The Quaid was in the tradition of a whole host of Muslim intellectuals and thinkers before him who had been calling for the education and emancipation of Muslim women. However, he was the first to actively promote their participation in politics and the Muslim League. It is no accident of history that he took his sister everywhere with him. He set the trend and his followers emulated. It is not surprising that Liaquat Ali Khan had Rana Liaquat by his side. The message was loud and clear: women should come out of their seclusion and be equal partners in the social and political life of the country. He is quoted as having declared that the Muslim nation could not progress or free itself unless women were its equal partners.

The Pakistan Movement is an important watershed in the social history of Muslim women. While there is a long line of writers who in the late nineteenth and early twentieth century were advocating that Muslim women be educated, there was none who had the audacity to suggest that they emerge from the physical seclusion of their homes. When the Pakistan fever caught the hearts and minds of the Muslims, it seemed but natural that the women should be drawn into it too.

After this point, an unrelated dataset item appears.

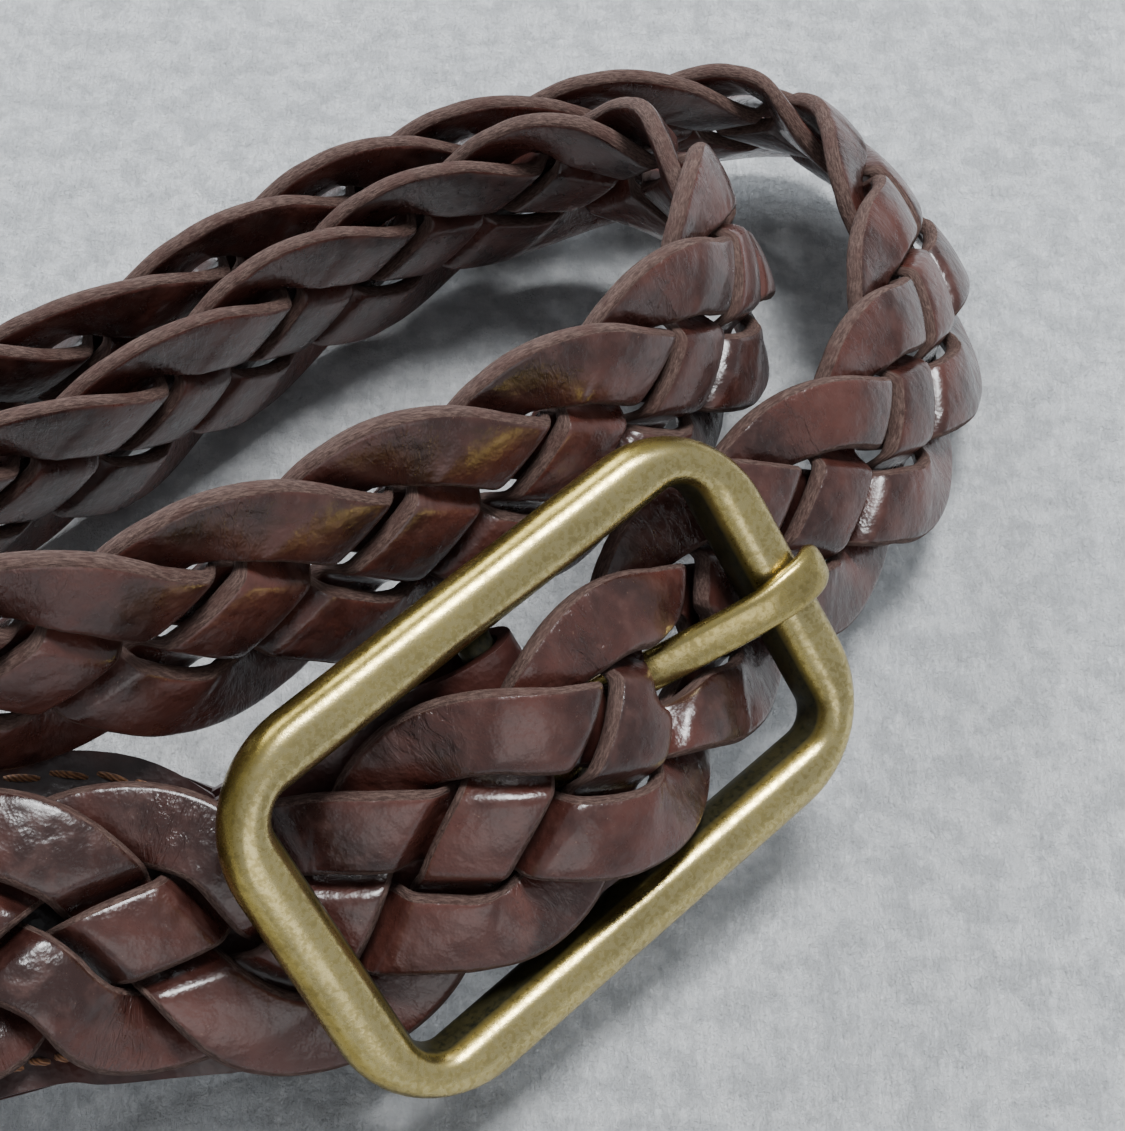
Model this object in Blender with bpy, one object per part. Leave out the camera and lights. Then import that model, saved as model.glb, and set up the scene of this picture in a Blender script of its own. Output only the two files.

While the Quaid encouraged this through every policy decision of his, the conservative and the orthodox sections of society do not seem to have provided any major opposition to this new phenomenon. Hence there was no suffragette movement as such. Women acquired voting rights in the process of waging a political struggle for Pakistan. There is no evidence of a war between the genders because both were caught in a common struggle, and were supportive of each other. There is a whole galaxy of confident, intelligent, articulate and committed women who emerged from this Movement. They were poised at this advantageous situation when Pakistan was born.